--- Start Source excerpt ---
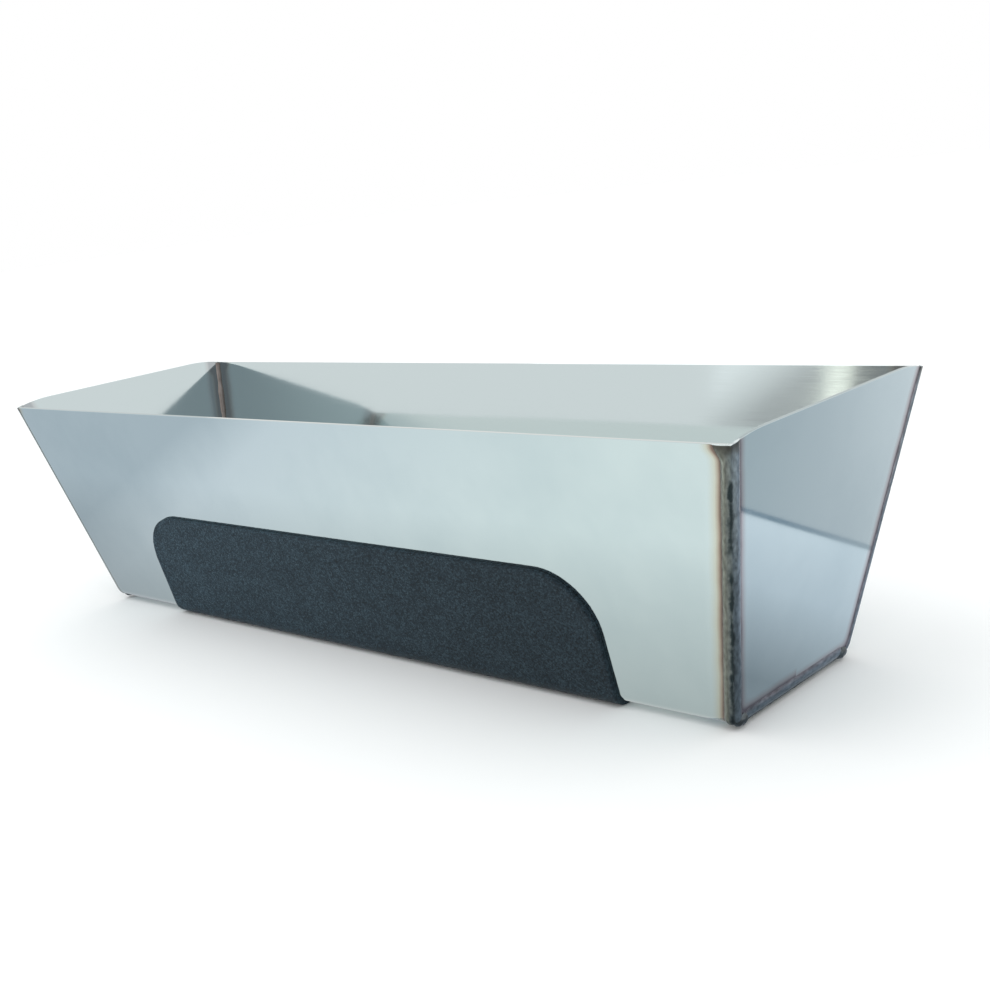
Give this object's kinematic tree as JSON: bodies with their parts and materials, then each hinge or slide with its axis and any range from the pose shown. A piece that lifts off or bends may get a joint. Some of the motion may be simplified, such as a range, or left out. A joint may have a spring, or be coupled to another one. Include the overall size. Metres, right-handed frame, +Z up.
{
  "type": "mud pan",
  "caption": "Long flared sheet-steel tray with upright welded end plates and a dark grip pad wrapped under its base, for holding joint compound in one hand.",
  "frame": {"origin": "under the middle of the pan, level with the grip pad's flat underside on which it stands", "axes": "+X along the pan, +Y across it, +Z up out of the open mouth"},
  "size_m": [0.3068, 0.0918, 0.078],
  "materials": {
    "stainless_sheet": "cold-rolled 2B stainless sheet, satin with soft reflections",
    "weld_bead": "grey oxidised weld metal, lightly rippled",
    "grip_rubber": "matt dark slate, fine gritty grain",
    "grip_adhesive": "translucent pressure-sensitive adhesive film"
  },
  "bodies": {
    "root": {"trough_sheet": "stainless_sheet", "end_plate_left": "stainless_sheet", "end_plate_right": "stainless_sheet", "weld_front_left": "weld_bead", "weld_front_right": "weld_bead", "weld_rear_left": "weld_bead", "weld_rear_right": "weld_bead", "weld_base_left": "weld_bead", "weld_base_right": "weld_bead", "weld_corner_knobs": "weld_bead", "grip_pad": "grip_rubber", "grip_adhesive": "grip_adhesive"}
  },
  "joints": []
}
--- End Source excerpt ---
__Instructions for the task__: Write each line above out exactly.

__Result of the task__:
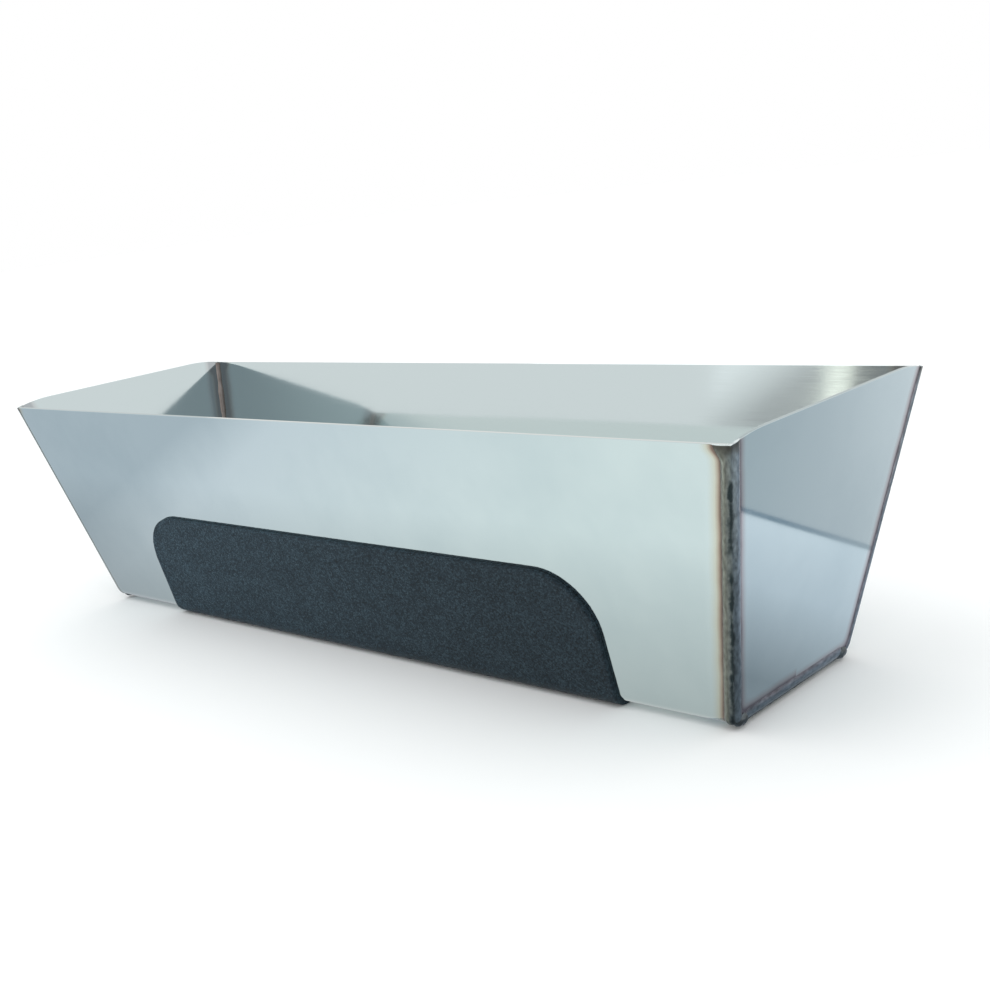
Give this object's kinematic tree as JSON: bodies with their parts and materials, then each hinge or slide with its axis and any range from the pose shown. A piece that lifts off or bends may get a joint. Some of the motion may be simplified, such as a range, or left out. A joint may have a spring, or be coupled to another one. Include the overall size. Metres, right-handed frame, +Z up.
{
  "type": "mud pan",
  "caption": "Long flared sheet-steel tray with upright welded end plates and a dark grip pad wrapped under its base, for holding joint compound in one hand.",
  "frame": {"origin": "under the middle of the pan, level with the grip pad's flat underside on which it stands", "axes": "+X along the pan, +Y across it, +Z up out of the open mouth"},
  "size_m": [0.3068, 0.0918, 0.078],
  "materials": {
    "stainless_sheet": "cold-rolled 2B stainless sheet, satin with soft reflections",
    "weld_bead": "grey oxidised weld metal, lightly rippled",
    "grip_rubber": "matt dark slate, fine gritty grain",
    "grip_adhesive": "translucent pressure-sensitive adhesive film"
  },
  "bodies": {
    "root": {"trough_sheet": "stainless_sheet", "end_plate_left": "stainless_sheet", "end_plate_right": "stainless_sheet", "weld_front_left": "weld_bead", "weld_front_right": "weld_bead", "weld_rear_left": "weld_bead", "weld_rear_right": "weld_bead", "weld_base_left": "weld_bead", "weld_base_right": "weld_bead", "weld_corner_knobs": "weld_bead", "grip_pad": "grip_rubber", "grip_adhesive": "grip_adhesive"}
  },
  "joints": []
}